What comes to your mind when you hear ‘civil rights’? Do you think of your past struggle for civil rights? Do you think about our contemporary focus on civil rights? I want you to think briefly about a portion of the historical context of civil rights.
I recently read Nadine Cohodas’ book Strom Thurmond and the Politics of Southern Change (1993). I wanted to learn about the Senator (1902-2003) and his racism. It was deplorable. The book also showed how he changed his political view of Blacks. He appointed a few to state positions when governor, hired them for his Senate staff, and claimed to serve Black residents, businesses, and organizations of the state. Integration, however, was not his agenda for many years of his public service.
When I think of civil rights, I think of my family living in Thurmond’s South Carolina twice. The first time was in 1959-1963 when segregation was the law of the state. We lived on Shaw Air Force Base outside of Sumter. I learned the n-word, saw the segregation signs for drinking fountains, and black students on buses. Senator Thurmond sought to maintain these customs and traditions.
I asked by two younger brothers if they ever met Senator Thurmond during our family’s second residency in South Carolina (1971-75). Sometime after arriving in August 1971, Dad received two tickets to a USC Gamecocks football game. He gave them to my two brothers. The tickets were for box seats. Before half time, my brother Stephen overheard a conversation about someone trying to buy a house in Washington, D.C. He turned around and saw Senator Strom Thurmond. He went and introduced himself to the Senator who immediately introduced his wife Nancy to him. That was the extent of their conversation.
Senator Thurmond’s heritage of segregation was part of my heritage because my family lived in his state. Fortunately, times were changing. While a student at Maryville College (1971-74), I took a class called “Toward a Human Understanding.” Several of the male white students, including myself, lived with a Black pastor’s family in Alcoa. Senator Thurmond would never have done this even though he fathered a daughter with a young Black woman.

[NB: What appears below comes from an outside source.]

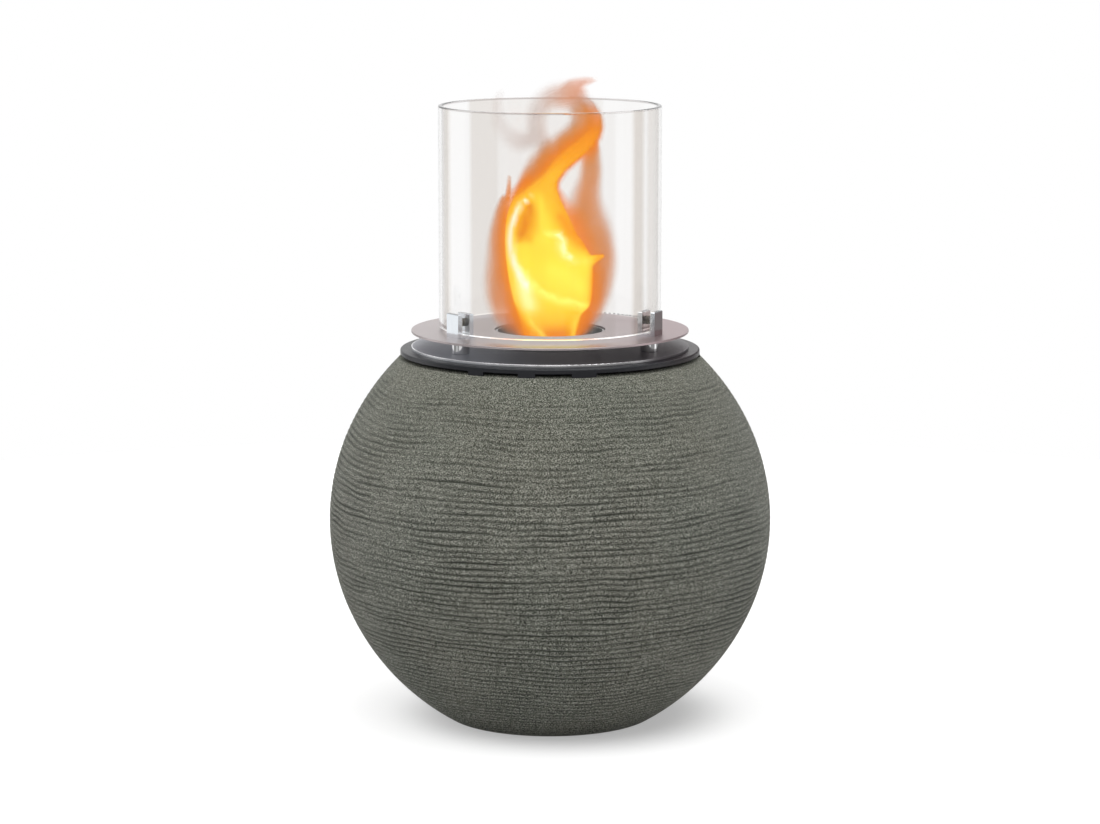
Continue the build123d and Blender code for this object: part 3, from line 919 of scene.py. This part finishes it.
def make_floor():
    """Pale floor that keeps the fireplace's shadow, and is white to the eye away from it, where a painted
    glow rises.
    """
    bm = bmesh.new()
    bmesh.ops.create_circle(bm, cap_ends=True, segments=96, radius=floor_radius)
    finish = Finish("studio_floor", roughness=0.9, specular_ior_level=0.0)
    finish.set("Base Color", grey(206))
    solid = Value(finish, finish.surface.outputs[0])
    place = finish.node("Mapping", {}, {"Vector": finish.place(), "Location": (-floor_shade_right, 0, 0)})
    away = finish.length(place).ramp(floor_shade_radius, floor_shade_end)
    # Painted light: the floor's glow rises away from the fireplace, which narrows its shadow
    strength = floor_glow + away * floor_glow_away
    glow = finish.node("Emission", {}, {"Color": grey(255), "Strength": strength})
    lit = finish.node("AddShader", {}, {0: solid, 1: glow})
    shader = finish.node("MixShader", {}, {0: finish.seen_directly(), 1: solid, 2: lit})
    finish.plug(finish.output.inputs["Surface"], shader)
    new_piece("studio_floor", bm, None, finish.material)


def make_world():
    """White behind everything, soft light all round, and panels and walls for steel and glass to mirror."""
    world = bpy.data.worlds.new("studio")
    bpy.context.scene.world = world
    tree = Tree(world)
    across, along, height = tree.parts(tree.node("TexCoord", output="Generated"))
    turn = tree.turn(across, 0 - along) - camera_turn_deg
    level = studio_walls + height.ramp(ceiling_edge, ceiling_full) * (1 - studio_walls)
    lowness = height.ramp(low_panel_top + low_panel_edge, low_panel_top - low_panel_edge)
    for panels, reach in ((studio_panels, 1), (low_panels, lowness)):
        for low, high, bright in panels:
            panel = turn.inside(low, high, panel_edge_deg / 2) * reach * bright
            level = level.maths("MAXIMUM", level, panel)
    mirrored = tree.node("LightPath", output="Is Glossy Ray")
    mirrored = mirrored * (1 - tree.node("LightPath", output="Is Transmission Ray"))
    plain = studio_ambient + tree.seen_directly() * (1 - studio_ambient)
    strength = plain * (1 - mirrored) + level * mirrored
    background = tree.node("Background", {}, {"Color": grey(255), "Strength": strength})
    output = tree.tree.nodes.new("ShaderNodeOutputWorld")
    tree.plug(output.inputs["Surface"], background)


def make_lamp():
    """One wide soft lamp overhead, a little to the left and in front."""
    lamp = bpy.data.lights.new("overhead_lamp", "SUN")
    lamp.energy = lamp_strength
    lamp.angle = math.radians(lamp_spread_deg)
    holder = bpy.data.objects.new("overhead_lamp", lamp)
    holder.rotation_euler = (
        math.radians(90 - lamp_height_deg), 0, math.radians(camera_turn_deg - lamp_left_deg))
    bpy.context.scene.collection.objects.link(holder)


def make_camera():
    data = bpy.data.cameras.new("camera")
    data.lens = camera_lens_mm
    data.clip_start = 0.1
    data.clip_end = 100.0
    camera = bpy.data.objects.new("camera", data)
    turn = math.radians(camera_turn_deg)
    camera.location = (camera_distance * math.sin(turn), -camera_distance * math.cos(turn), camera_height)
    camera.rotation_euler = (math.radians(90 - camera_pitch_deg), 0, turn)
    bpy.context.scene.collection.objects.link(camera)
    bpy.context.scene.camera = camera


make_camera()
make_world()
make_floor()
make_lamp()
bpy.context.scene.view_settings.view_transform = "Standard"

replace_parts(ball_piece(), "ball_body")

dress(ring_paint(), "vent_ring")
dress(upper_plate_steel(), "upper_plate")
dress(lower_plate_steel(), "lower_plate")
chrome = brushed_steel("standoff_steel", grey(215), grey(232), 0.05, (200.0, 200.0, 900.0), 0.000004)
dress(chrome, *numbered("standoff", 3))
dress(clip_steel(), *numbered("glass_clip", 3))
fastener = brushed_steel("fastener_steel", grey(150), grey(190), 0.25, (400.0, 400.0, 400.0))
dress(fastener, *numbered("pressure_screw", 3), "clip_bolts")
dress(fastener, "ring_studs", "ring_nuts", "can_studs", "can_nuts")
burner = brushed_steel("burner_steel", grey(150), grey(190), 0.28, (60.0, 60.0, 900.0))
dress(burner, "fuel_cup", "burner_grid", "spill_can")
dress(fibre_wool(), "ceramic_wool")
dress(clear_glass(), "glass_tube")
dress(soft_rubber("clip_silicone", grey(200), grey(220), 0.35), *numbered("clip_liner", 3))
rubber = soft_rubber("black_rubber", grey(28), grey(44), 0.65)
dress(rubber, *numbered("foot_pad", 4))
dress(soft_rubber("pad_rubber", paint(82, 80, 74), paint(104, 101, 94), 0.5), *numbered("pressure_pad", 3))

make_flame()
bpy.context.scene.cycles.transparent_max_bounces = 64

I returned to Sumter in the late fall of 1974 to live with my family. My brother David was a senior at Sumter High which had been integrated. The segregated private school Wilson Hall opened in 1967 to provide education for white students. I served as a substitute teacher a few times at Sumter High and Wilson Hall. They were a sharp contrast to each other. Wilson Hall now “does not discriminate on the basis of race, color, national or ethnic origin in any of its policies, practices or procedures” (www.wilsonhall.org.). Cohodas’ book gave me an appreciation that I am an inheritor of a more just society.
I learned a few things about the younger Joseph R. Biden, Jr., Senator from Delaware. The feasibility of busing students challenged Congress. The Democrats gained control of the Senate in the 1986 elections and, as a result, Biden replaced Thurmond as chairman of the Judiciary Committee in 1987. This change impacted both men on their role in Supreme Court elections. The political party that controls the Senate possesses great power in the composition of the Court. A Supreme Court nomination is on the docket for now-President Biden. He stated that he plans to nominate a Black woman to fill Justice Stephen Breyer’s seat on the Court following his retirement.
Our Founding Fathers’ legacy is that “all men are created equal, they are endowed by their Creator with certain unalienable Rights, that among these are Life, Liberty, and the pursuit of Happiness…” These same fathers failed to thoroughly implement this truth which allowed racism to thrive. Supreme Court rulings during Thurmond’s era chipped away at legal and social racism that led him to change some of his practices.
Unfortunately, we wrestle with racism because it originates in the human heart which is desperately wicked (Jeremiah 17:9). Out of the heart come evil thoughts about people, murders, false testimonies, and slander (Matthew 15:19). Our hearts need spiritual transformation through Jesus Christ for civil rights to work.
Strom Thurmond’s life reminded me that Americans have held differing opinions on everything under the sun. Democracy is hard because of the human heart. It is hard because it requires starting opinions, listening, discussing, arguing, and seeking solutions in the midst of opposing views. Let us not forget this, and keep striving for civil rights.